Act up. One of the actors snubbed for “Spotlight,” Ruffalo, did get a nomination — for “Infinitely Polar Bear.” Can’t remember which one that was? You’re not alone. The movie, about a dad with psychiatric issues, debuted at Sundance nearly two years ago and barely made a dent at the box office. (It’s also arguably not a comedy, but that’s another matter.) Yet there was Ruffalo, in a lead actor category, getting a nod for that film. Ah well, at least he’ll be at the show.
Also turning up, unexpectedly, will be Jane Fonda in “Youth,” a supporting performance that’s been buzzed about less in that film than a number of her co-stars, and both Christian Bale and Steve Carell from “The Big Short” as lead actors. Contrary to the cancel-out dynamics of the “Spotlight” ensemble, the HFPA managed to nominate both actors — in the less competitive comedy category, but still. And it considered both actors leads, which you can make a case against, as the Oscars almost certainly will.

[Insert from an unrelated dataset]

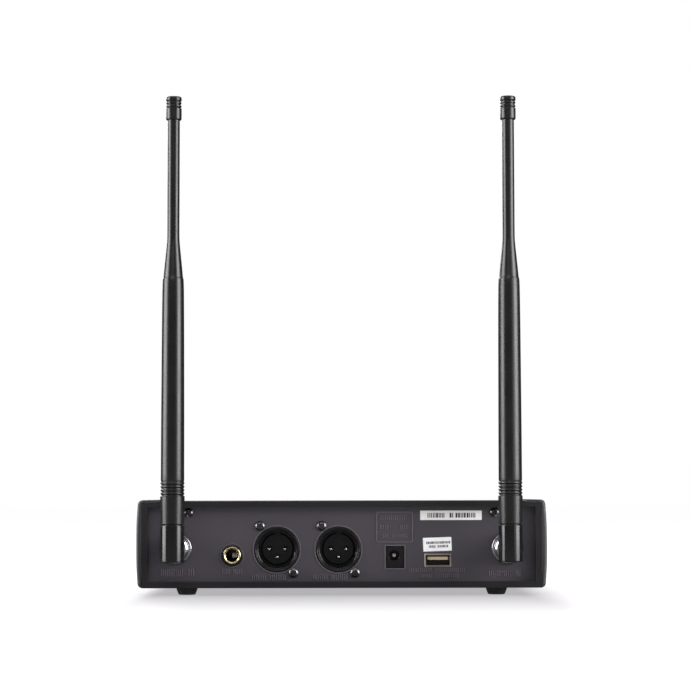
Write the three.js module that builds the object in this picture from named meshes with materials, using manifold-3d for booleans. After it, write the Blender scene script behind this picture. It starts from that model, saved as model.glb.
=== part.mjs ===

The Streamies. OK, so it’s not a film trend. But it’s still notable that the HFPA made sure nearly all its TV comedy nominees were shows you watch on computers -- “Casual,” “Transparent,” “Orange Is the New Black” and “Mozart in the Jungle.” And the other two -- “Veep” and “Silicon Valley” -- are consumed in large gulps online via the likes of HBO Now. Even for a group that likes to see itself as in front of the curve (it helped kick off all the “Transparent” awards love last year) this was still a bold statement. Just two years ago, four of its five TV comedy nominees were on network. And all five were on your TV set.
One area the Globes didn’t go Netflix? Film. Though the site’s “Beasts of No Nation” took a slot in SAG’s top prize of ensemble, the movie on Thursday landed but one acting nomination, for Idris Elba. Stream away those TV comedies, but watch movies in a theater.